**AIM OF THE EXERCISE**
Reproduce all of the data exactly.

** START OF SUPPLIED MATERIAL **

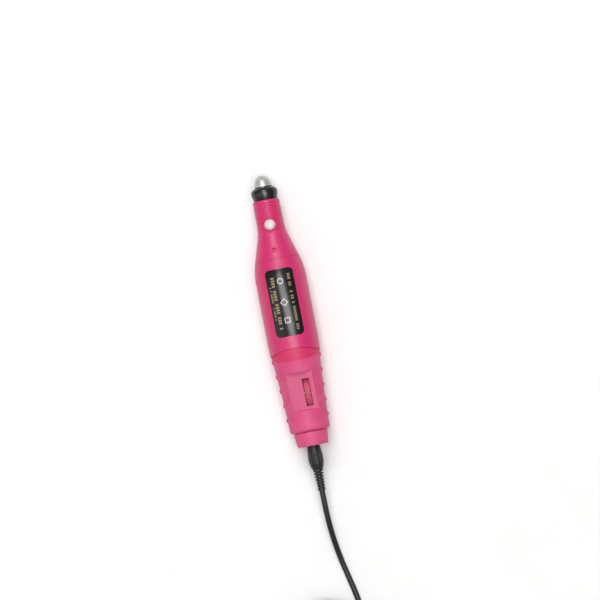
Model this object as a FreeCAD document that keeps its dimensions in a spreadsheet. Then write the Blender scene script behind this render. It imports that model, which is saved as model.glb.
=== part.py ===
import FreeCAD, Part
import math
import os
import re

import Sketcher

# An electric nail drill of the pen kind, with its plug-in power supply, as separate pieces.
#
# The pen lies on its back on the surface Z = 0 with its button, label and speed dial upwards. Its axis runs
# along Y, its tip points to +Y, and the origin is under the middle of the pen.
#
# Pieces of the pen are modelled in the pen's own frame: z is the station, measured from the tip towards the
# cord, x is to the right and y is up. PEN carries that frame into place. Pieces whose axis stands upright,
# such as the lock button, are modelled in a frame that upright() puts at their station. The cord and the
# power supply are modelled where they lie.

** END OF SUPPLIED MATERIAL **

**RESULT OF THIS EXERCISE**
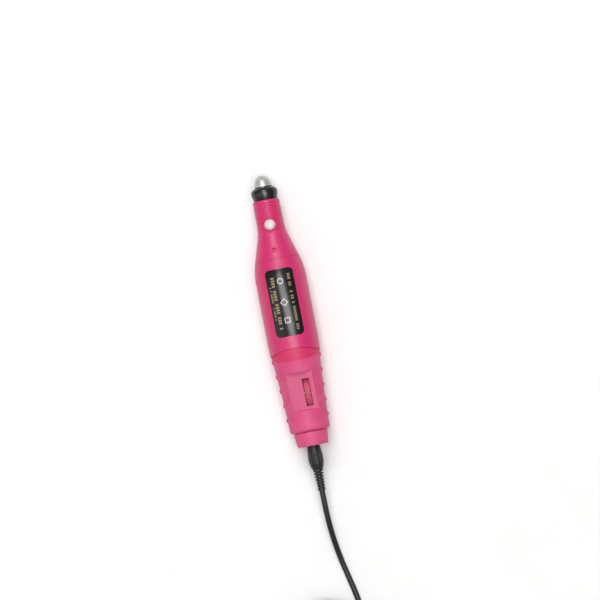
Model this object as a FreeCAD document that keeps its dimensions in a spreadsheet. Then write the Blender scene script behind this render. It imports that model, which is saved as model.glb.
=== part.py ===
import FreeCAD, Part
import math
import os
import re

import Sketcher

# An electric nail drill of the pen kind, with its plug-in power supply, as separate pieces.
#
# The pen lies on its back on the surface Z = 0 with its button, label and speed dial upwards. Its axis runs
# along Y, its tip points to +Y, and the origin is under the middle of the pen.
#
# Pieces of the pen are modelled in the pen's own frame: z is the station, measured from the tip towards the
# cord, x is to the right and y is up. PEN carries that frame into place. Pieces whose axis stands upright,
# such as the lock button, are modelled in a frame that upright() puts at their station. The cord and the
# power supply are modelled where they lie.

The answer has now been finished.